That's nearly an entire day's worth of United's schedule lost. It runs about 5,500 flights a day throughout the world, including those operated by its regional partners. United's scrapped flights accounted for about a quarter of total the industry's Sandy-related cancellations.
United, the world's largest airline, said late Wednesday that the storm that came aground in the New York area 10 days ago shaved about $35 million off its profit in October. Delays and cancellations in the New York region tend to ripple throughout the world because it's a major international connection point and is one of the busiest airspaces in the country.
United's traffic in October fell 3.3 percent.
But the hurricane-winter storm hybrid boosted its per-passenger revenue by about 1 percent. That's because some stranded travelers were stuffed onto other flights, allowing the airline to improve efficiency.
Delta Air Lines Inc. said last week that Sandy cut its October revenue by $45 million and profit by $20 million.
Both airlines are likely to report the impact of Sandy for the month of November. They are expected to release November figures early next month. Added to that, the winter storm that blanketed the New York area on Wednesday, little more than a week after Sandy, will also hurt profit and revenue.
United Airlines suspended operations at New York's three main airports Wednesday afternoon.

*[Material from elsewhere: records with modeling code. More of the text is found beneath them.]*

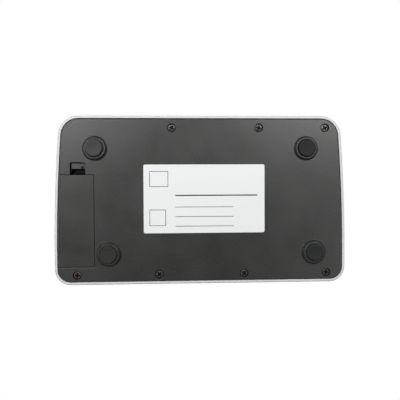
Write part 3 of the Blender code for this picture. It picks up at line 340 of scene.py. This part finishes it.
def blend_colours(tree, factor, first, second):
    """Mix two colours by a factor. All three are plain values or sockets."""
    mixed = add(tree, "ShaderNodeMix", {"data_type": "RGBA"})
    if isinstance(factor, float):
        mixed.inputs["Factor"].default_value = factor
    else:
        link(tree, factor, mixed.inputs["Factor"])
    sockets = [socket for socket in mixed.inputs if socket.type == "RGBA"]
    for socket, colour in zip(sockets, (first, second)):
        if isinstance(colour, tuple):
            socket.default_value = (*colour, 1.0)
        else:
            link(tree, colour, socket)
    return [socket for socket in mixed.outputs if socket.type == "RGBA"][0]


def mix_shaders(tree, factor, first, second):
    mixed = add(tree, "ShaderNodeMixShader")
    link(tree, factor, mixed.inputs["Fac"])
    link(tree, first, mixed.inputs[1])
    link(tree, second, mixed.inputs[2])
    return mixed.outputs["Shader"]


def roughen(tree, shader, height, distance, strength, edge_round=0.0):
    """Bump from a height, over edges that the shader rounds."""
    bump = add(tree, "ShaderNodeBump", values={"Distance": distance, "Strength": strength})
    link(tree, height, bump.inputs["Height"])
    if edge_round:
        bevel = add(tree, "ShaderNodeBevel", {"samples": 4}, {"Radius": edge_round})
        link(tree, bevel.outputs["Normal"], bump.inputs["Normal"])
    link(tree, bump.outputs["Normal"], shader.inputs["Normal"])


def printed_marks(tree, marks):
    """A mask of printed bars, each given by its centre and half its size in object space."""
    axes = axes_of(tree, "Object")
    bars = []
    for centre, half in marks:
        inside = []
        for axis, middle, reach in zip("XY", centre, half):
            near = add(tree, "ShaderNodeMath", {"operation": "COMPARE"}, {1: middle, 2: reach})
            link(tree, axes[axis], near.inputs[0])
            inside.append(near.outputs["Value"])
        bars.append(combine(tree, "MULTIPLY", *inside))
    total = bars[0]
    for bar in bars[1:]:
        total = combine(tree, "MAXIMUM", total, bar)
    return total


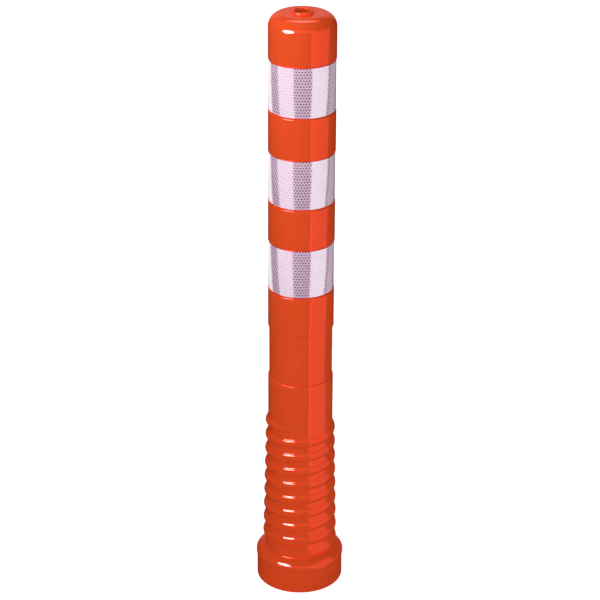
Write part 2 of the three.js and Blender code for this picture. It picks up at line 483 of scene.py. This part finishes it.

The impact of cancellations, though, might not end up being as damaging as one might think. Besides the improved efficiency of putting more customers on other flights, most passengers eventually reschedule, so the airline still collects the fare. And the airline doesn't have to pay the crew or the cost of burning fuel on the flights it cancelled.
United parent United Continental Holdings Inc. is based in Chicago.
Its shares slipped 14 cents to $20.39 in morning trading Thursday. Its shares have traded in a 52-week range of $15.51 to $25.84.